A Cuban cannot be a “traitor to his people” if that means “Latins” because they are NOT our people.
If “Latins” had only been indifferent to Cuba’s tragedy and just ignored it, I could be far more tolerant, since Lord knows they have LOTS of problems of their own to deal with (except they don’t, but I digress). However, they’ve been much worse than indifferent–they’ve been backstabbing hypocrites complicit with the Castro tyranny, and if they wanted forgiveness for that (and they don’t), they’d have to beg for it.
Ironically, Cubans (who have no significant indigenous ancestry) are more Latin, as in European, and Afro than the likes of Mexicans, Ecuadorians, Bolivians, Salvadorians, etc., whose true “latin” ancestry is, not exclusive to, but concentrated in a ruling class whose racial composition doesn’t even represent 15% of the population.
But, I get it, it’s not about the actual definition of the term, nor about heritage or idiosyncrasy, but what the term has come to represent (at least in the western side of the Atlantic).
In the end, the lack of compatibility isn’t so much racial or cultural but rather political and educational. Cubans come from a different experience, lost more, left for a different reason, and hold different sociopolitical values.
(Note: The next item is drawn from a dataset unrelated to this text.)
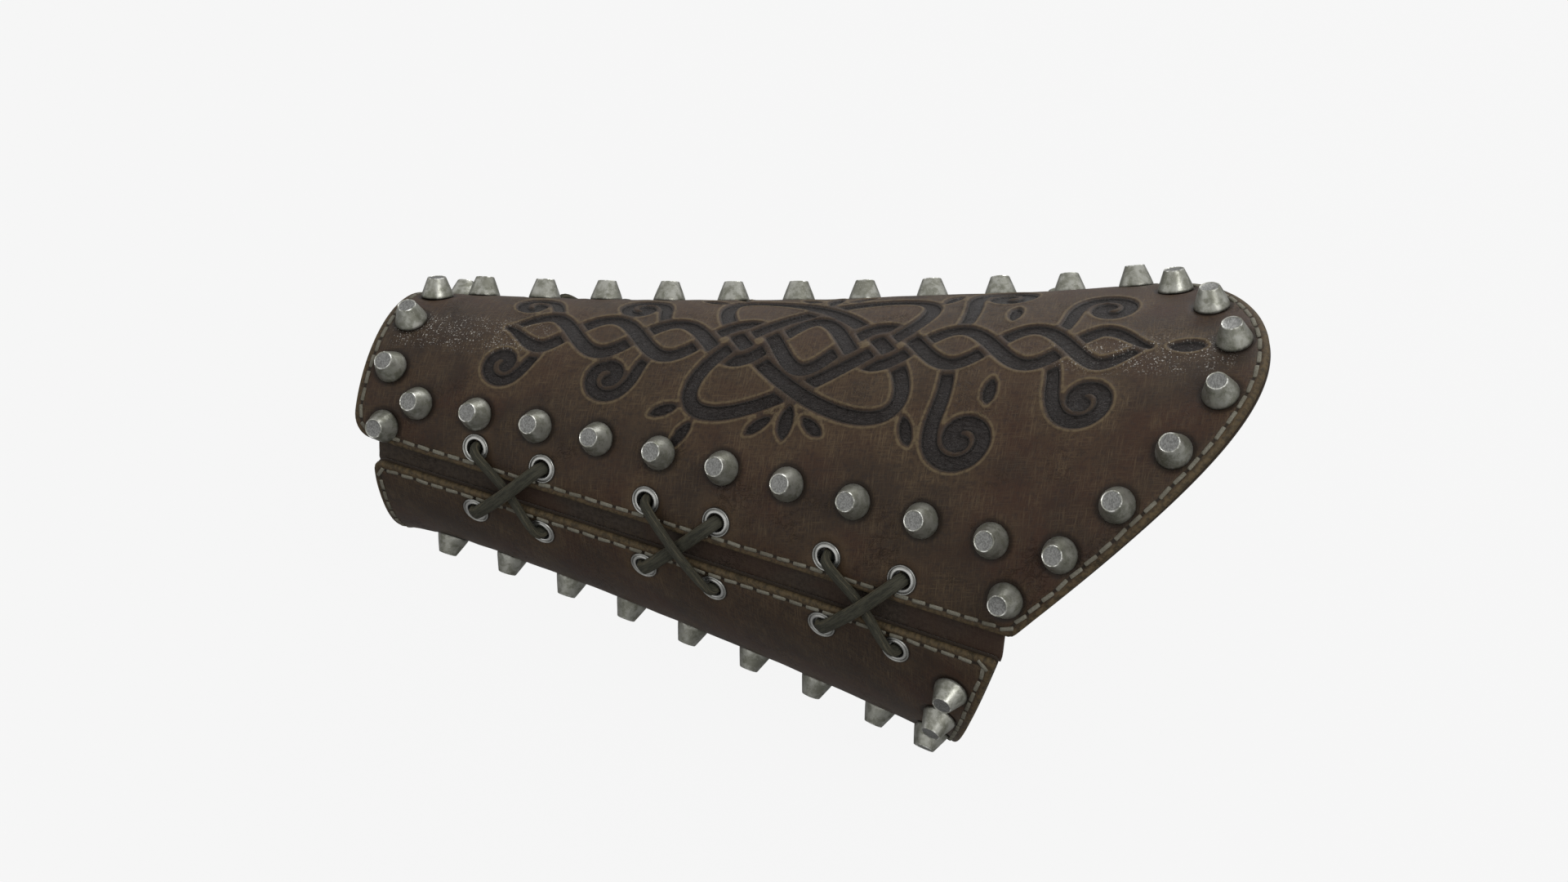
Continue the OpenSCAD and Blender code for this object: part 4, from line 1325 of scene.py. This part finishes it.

Simply put, Cubans do not run for a welfare check nor resentfully march to the beat of identity politics or social warfare.
Then again, how many Cubans haven’t been complicit in the unpardonable destruction of their own nation?
I am fully aware of the international complicity and betrayal (more so than most) but the responsibility ultimately falls on Cubans and, in that regard, I can only express disgust.